Here is a report from the Chesterton Tribune at the other end of the state, written by Paulene Poparad, that begins:

Its four-hour special meeting ended Tuesday with the town of Porter’s Board of Zoning Appeals unanimously postponing until the Sept. 20 meeting a decision on whether to allow a 499-foot FM radio transmission tower to be built.

The board said it wants more information about where the tower would fall if one or more of its three guyed anchor wires fails, and it needs more time for its attorney to prepare detailed findings of fact in the event the petition is denied.

Chicago Public Radio/WBEZ is asking that Aqua-Land Communications be granted a use variance to erect the tower at the southwest quadrant of Indiana 49 and U.S. 20 so CPR can boost the signal of Chesterton-based sister station WBEW and potentially increase its 89.5 FM listening audience five-fold to 2 million people in northwest Indiana.

A package of technology CPR is offering with the tower including free, three-year wireless Internet access for town residents, co-location capabilities for other providers who already have expressed interest, and upgraded communications for local emergency services all were hailed by proponents as a needed safety and economic-development tool that offsets minor tower disadvantages.
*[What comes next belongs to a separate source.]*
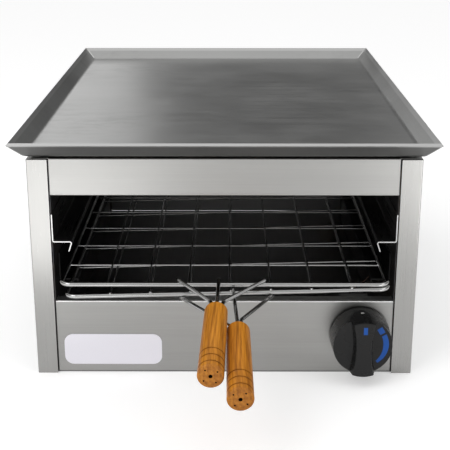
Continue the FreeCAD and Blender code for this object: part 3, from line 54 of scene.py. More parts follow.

Because the heavily wooded 10.3 acres south of an access road linking the two highways is 80 percent wetlands and already has two approximately 200-foot-tall cellular towers on it, CPR attorney Richard Riley said the parcel is a perfect site for CPR’s needs. On the east side of Indiana 49 is the 421-foot Indiana State Police radio tower.

However, opponents said the tower would be an eyesore, its lights a distraction, that a live web camera mounted on it for emergency weather scans and tourism promotion would be an invasion of their privacy, and that the tower could fall on children playing in their own yards.

Said town planner Jim Mandon, “Guyed towers, probably all towers, have failed one time or another. Certainly if it fell directly toward U.S. 20 it’d be in the street.”